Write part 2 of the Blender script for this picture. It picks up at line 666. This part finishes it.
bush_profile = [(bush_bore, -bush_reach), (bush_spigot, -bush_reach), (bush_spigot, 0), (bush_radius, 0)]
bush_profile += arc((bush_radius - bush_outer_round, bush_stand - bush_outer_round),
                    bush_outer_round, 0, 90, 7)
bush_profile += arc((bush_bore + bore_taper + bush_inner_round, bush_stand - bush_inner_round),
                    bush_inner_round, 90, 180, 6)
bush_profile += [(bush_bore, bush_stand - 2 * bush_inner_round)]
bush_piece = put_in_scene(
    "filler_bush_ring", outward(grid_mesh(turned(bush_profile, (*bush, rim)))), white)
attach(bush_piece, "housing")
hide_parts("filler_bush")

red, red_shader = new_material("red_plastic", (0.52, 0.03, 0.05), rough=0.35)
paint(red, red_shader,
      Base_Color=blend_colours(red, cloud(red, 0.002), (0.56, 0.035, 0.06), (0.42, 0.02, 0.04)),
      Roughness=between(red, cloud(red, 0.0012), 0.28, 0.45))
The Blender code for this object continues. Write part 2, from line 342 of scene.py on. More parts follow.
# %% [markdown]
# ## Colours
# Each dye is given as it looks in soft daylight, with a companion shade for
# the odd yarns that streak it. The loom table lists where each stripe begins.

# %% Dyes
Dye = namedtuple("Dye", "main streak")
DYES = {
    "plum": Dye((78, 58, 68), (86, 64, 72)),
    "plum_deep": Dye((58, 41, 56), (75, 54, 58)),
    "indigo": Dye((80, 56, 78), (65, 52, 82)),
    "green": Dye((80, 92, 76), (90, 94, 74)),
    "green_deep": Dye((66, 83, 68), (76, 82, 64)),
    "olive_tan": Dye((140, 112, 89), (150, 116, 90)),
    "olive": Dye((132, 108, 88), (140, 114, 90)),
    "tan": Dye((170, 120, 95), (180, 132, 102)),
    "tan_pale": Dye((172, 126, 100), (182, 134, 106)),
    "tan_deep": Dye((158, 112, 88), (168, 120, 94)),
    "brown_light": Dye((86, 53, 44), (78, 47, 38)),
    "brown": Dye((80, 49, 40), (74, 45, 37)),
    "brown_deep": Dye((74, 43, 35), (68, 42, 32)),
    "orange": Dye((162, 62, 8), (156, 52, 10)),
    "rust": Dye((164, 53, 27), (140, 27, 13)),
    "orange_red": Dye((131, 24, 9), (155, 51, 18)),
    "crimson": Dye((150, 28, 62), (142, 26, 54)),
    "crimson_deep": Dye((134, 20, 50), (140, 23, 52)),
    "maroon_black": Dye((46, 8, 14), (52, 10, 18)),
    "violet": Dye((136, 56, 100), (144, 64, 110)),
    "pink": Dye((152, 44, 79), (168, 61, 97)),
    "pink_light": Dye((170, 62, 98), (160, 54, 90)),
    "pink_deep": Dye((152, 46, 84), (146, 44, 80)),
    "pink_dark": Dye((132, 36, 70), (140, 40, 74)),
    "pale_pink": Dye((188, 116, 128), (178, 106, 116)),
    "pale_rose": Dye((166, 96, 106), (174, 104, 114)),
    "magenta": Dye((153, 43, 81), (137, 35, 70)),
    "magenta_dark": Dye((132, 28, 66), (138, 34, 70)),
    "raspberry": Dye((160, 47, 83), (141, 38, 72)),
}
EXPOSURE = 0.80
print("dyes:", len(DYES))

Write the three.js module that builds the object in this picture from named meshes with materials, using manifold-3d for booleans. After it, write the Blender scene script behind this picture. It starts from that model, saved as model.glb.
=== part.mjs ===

★ ★ ★ ★ ★ ★ ★

→ What the task asks: Your task is to reproduce the whole listing exactly.

→ Result of the exercise:
Write part 2 of the Blender script for this picture. It picks up at line 666. This part finishes it.
bush_profile = [(bush_bore, -bush_reach), (bush_spigot, -bush_reach), (bush_spigot, 0), (bush_radius, 0)]
bush_profile += arc((bush_radius - bush_outer_round, bush_stand - bush_outer_round),
                    bush_outer_round, 0, 90, 7)
bush_profile += arc((bush_bore + bore_taper + bush_inner_round, bush_stand - bush_inner_round),
                    bush_inner_round, 90, 180, 6)
bush_profile += [(bush_bore, bush_stand - 2 * bush_inner_round)]
bush_piece = put_in_scene(
    "filler_bush_ring", outward(grid_mesh(turned(bush_profile, (*bush, rim)))), white)
attach(bush_piece, "housing")
hide_parts("filler_bush")

red, red_shader = new_material("red_plastic", (0.52, 0.03, 0.05), rough=0.35)
paint(red, red_shader,
      Base_Color=blend_colours(red, cloud(red, 0.002), (0.56, 0.035, 0.06), (0.42, 0.02, 0.04)),
      Roughness=between(red, cloud(red, 0.0012), 0.28, 0.45))
The Blender code for this object continues. Write part 2, from line 342 of scene.py on. More parts follow.
# %% [markdown]
# ## Colours
# Each dye is given as it looks in soft daylight, with a companion shade for
# the odd yarns that streak it. The loom table lists where each stripe begins.

# %% Dyes
Dye = namedtuple("Dye", "main streak")
DYES = {
    "plum": Dye((78, 58, 68), (86, 64, 72)),
    "plum_deep": Dye((58, 41, 56), (75, 54, 58)),
    "indigo": Dye((80, 56, 78), (65, 52, 82)),
    "green": Dye((80, 92, 76), (90, 94, 74)),
    "green_deep": Dye((66, 83, 68), (76, 82, 64)),
    "olive_tan": Dye((140, 112, 89), (150, 116, 90)),
    "olive": Dye((132, 108, 88), (140, 114, 90)),
    "tan": Dye((170, 120, 95), (180, 132, 102)),
    "tan_pale": Dye((172, 126, 100), (182, 134, 106)),
    "tan_deep": Dye((158, 112, 88), (168, 120, 94)),
    "brown_light": Dye((86, 53, 44), (78, 47, 38)),
    "brown": Dye((80, 49, 40), (74, 45, 37)),
    "brown_deep": Dye((74, 43, 35), (68, 42, 32)),
    "orange": Dye((162, 62, 8), (156, 52, 10)),
    "rust": Dye((164, 53, 27), (140, 27, 13)),
    "orange_red": Dye((131, 24, 9), (155, 51, 18)),
    "crimson": Dye((150, 28, 62), (142, 26, 54)),
    "crimson_deep": Dye((134, 20, 50), (140, 23, 52)),
    "maroon_black": Dye((46, 8, 14), (52, 10, 18)),
    "violet": Dye((136, 56, 100), (144, 64, 110)),
    "pink": Dye((152, 44, 79), (168, 61, 97)),
    "pink_light": Dye((170, 62, 98), (160, 54, 90)),
    "pink_deep": Dye((152, 46, 84), (146, 44, 80)),
    "pink_dark": Dye((132, 36, 70), (140, 40, 74)),
    "pale_pink": Dye((188, 116, 128), (178, 106, 116)),
    "pale_rose": Dye((166, 96, 106), (174, 104, 114)),
    "magenta": Dye((153, 43, 81), (137, 35, 70)),
    "magenta_dark": Dye((132, 28, 66), (138, 34, 70)),
    "raspberry": Dye((160, 47, 83), (141, 38, 72)),
}
EXPOSURE = 0.80
print("dyes:", len(DYES))

Write the three.js module that builds the object in this picture from named meshes with materials, using manifold-3d for booleans. After it, write the Blender scene script behind this picture. It starts from that model, saved as model.glb.
=== part.mjs ===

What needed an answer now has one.